*Given exercise*
Reproduce all of the data word for word.
** BEGIN **
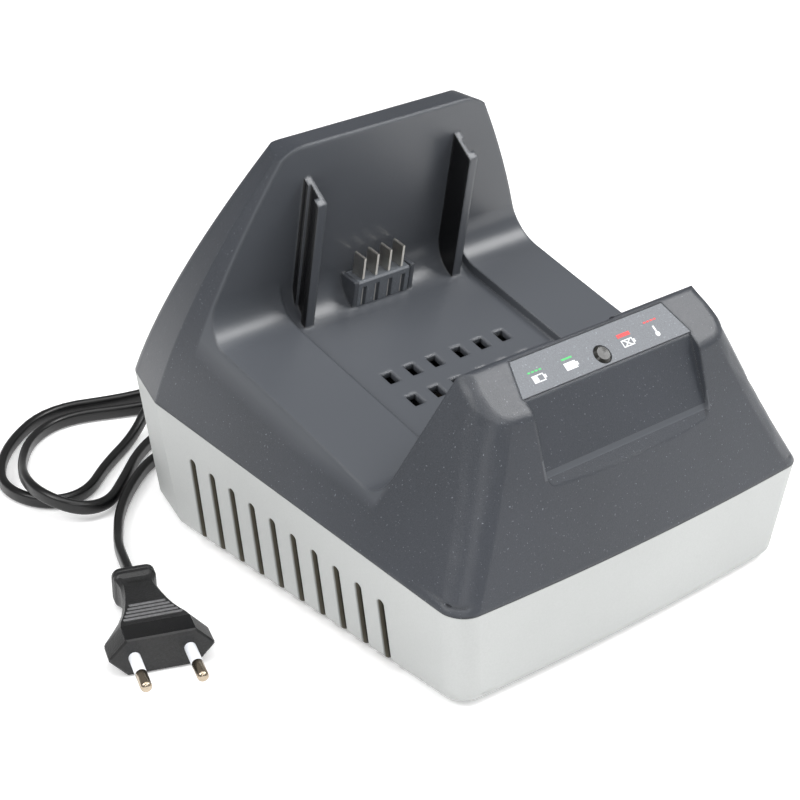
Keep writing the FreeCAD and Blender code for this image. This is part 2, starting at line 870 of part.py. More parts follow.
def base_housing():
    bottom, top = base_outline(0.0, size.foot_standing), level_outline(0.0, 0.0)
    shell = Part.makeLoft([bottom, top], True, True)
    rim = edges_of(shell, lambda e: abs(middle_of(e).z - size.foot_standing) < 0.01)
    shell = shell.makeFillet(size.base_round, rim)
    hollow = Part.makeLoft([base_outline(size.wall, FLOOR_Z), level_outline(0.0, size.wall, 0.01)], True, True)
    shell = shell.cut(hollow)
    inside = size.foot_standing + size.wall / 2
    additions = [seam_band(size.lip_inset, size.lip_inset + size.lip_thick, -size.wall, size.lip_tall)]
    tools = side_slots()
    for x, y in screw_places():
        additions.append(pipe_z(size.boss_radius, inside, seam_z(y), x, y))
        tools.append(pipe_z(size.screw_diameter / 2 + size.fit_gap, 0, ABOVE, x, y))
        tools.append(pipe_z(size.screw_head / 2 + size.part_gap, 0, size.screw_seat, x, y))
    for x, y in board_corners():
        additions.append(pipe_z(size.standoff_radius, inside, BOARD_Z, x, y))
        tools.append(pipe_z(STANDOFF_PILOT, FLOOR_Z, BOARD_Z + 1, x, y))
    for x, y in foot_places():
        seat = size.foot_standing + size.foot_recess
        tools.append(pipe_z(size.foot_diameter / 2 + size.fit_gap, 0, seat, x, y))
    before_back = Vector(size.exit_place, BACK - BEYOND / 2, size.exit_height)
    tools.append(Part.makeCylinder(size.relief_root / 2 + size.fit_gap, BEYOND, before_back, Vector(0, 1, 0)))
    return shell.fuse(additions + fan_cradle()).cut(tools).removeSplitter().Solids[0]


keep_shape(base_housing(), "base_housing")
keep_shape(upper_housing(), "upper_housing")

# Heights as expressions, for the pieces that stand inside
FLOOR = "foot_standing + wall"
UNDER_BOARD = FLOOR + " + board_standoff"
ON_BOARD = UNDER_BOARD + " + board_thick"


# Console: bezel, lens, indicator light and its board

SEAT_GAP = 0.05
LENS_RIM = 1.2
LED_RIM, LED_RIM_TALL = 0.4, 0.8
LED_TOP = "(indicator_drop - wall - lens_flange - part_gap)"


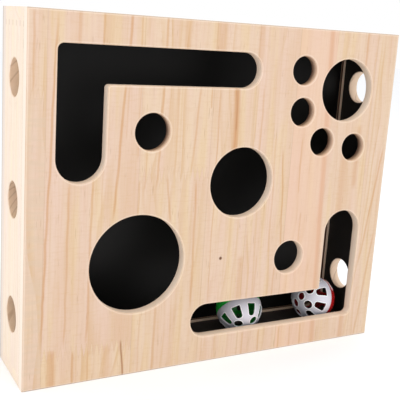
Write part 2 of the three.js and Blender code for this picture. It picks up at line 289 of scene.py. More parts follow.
** END **
*Written response*
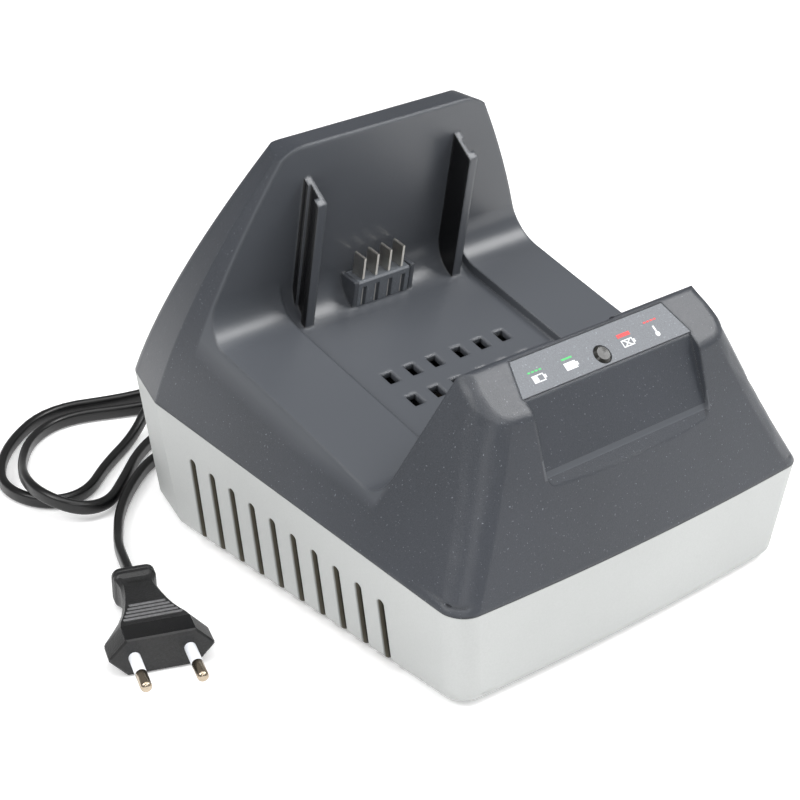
Keep writing the FreeCAD and Blender code for this image. This is part 2, starting at line 870 of part.py. More parts follow.
def base_housing():
    bottom, top = base_outline(0.0, size.foot_standing), level_outline(0.0, 0.0)
    shell = Part.makeLoft([bottom, top], True, True)
    rim = edges_of(shell, lambda e: abs(middle_of(e).z - size.foot_standing) < 0.01)
    shell = shell.makeFillet(size.base_round, rim)
    hollow = Part.makeLoft([base_outline(size.wall, FLOOR_Z), level_outline(0.0, size.wall, 0.01)], True, True)
    shell = shell.cut(hollow)
    inside = size.foot_standing + size.wall / 2
    additions = [seam_band(size.lip_inset, size.lip_inset + size.lip_thick, -size.wall, size.lip_tall)]
    tools = side_slots()
    for x, y in screw_places():
        additions.append(pipe_z(size.boss_radius, inside, seam_z(y), x, y))
        tools.append(pipe_z(size.screw_diameter / 2 + size.fit_gap, 0, ABOVE, x, y))
        tools.append(pipe_z(size.screw_head / 2 + size.part_gap, 0, size.screw_seat, x, y))
    for x, y in board_corners():
        additions.append(pipe_z(size.standoff_radius, inside, BOARD_Z, x, y))
        tools.append(pipe_z(STANDOFF_PILOT, FLOOR_Z, BOARD_Z + 1, x, y))
    for x, y in foot_places():
        seat = size.foot_standing + size.foot_recess
        tools.append(pipe_z(size.foot_diameter / 2 + size.fit_gap, 0, seat, x, y))
    before_back = Vector(size.exit_place, BACK - BEYOND / 2, size.exit_height)
    tools.append(Part.makeCylinder(size.relief_root / 2 + size.fit_gap, BEYOND, before_back, Vector(0, 1, 0)))
    return shell.fuse(additions + fan_cradle()).cut(tools).removeSplitter().Solids[0]


keep_shape(base_housing(), "base_housing")
keep_shape(upper_housing(), "upper_housing")

# Heights as expressions, for the pieces that stand inside
FLOOR = "foot_standing + wall"
UNDER_BOARD = FLOOR + " + board_standoff"
ON_BOARD = UNDER_BOARD + " + board_thick"


# Console: bezel, lens, indicator light and its board

SEAT_GAP = 0.05
LENS_RIM = 1.2
LED_RIM, LED_RIM_TALL = 0.4, 0.8
LED_TOP = "(indicator_drop - wall - lens_flange - part_gap)"


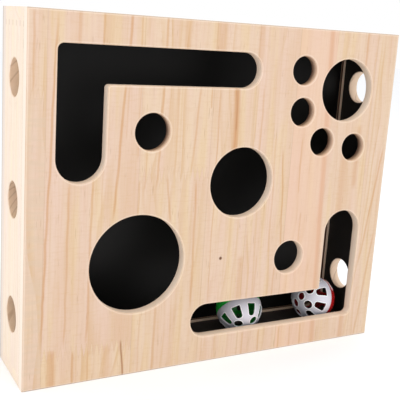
Write part 2 of the three.js and Blender code for this picture. It picks up at line 289 of scene.py. More parts follow.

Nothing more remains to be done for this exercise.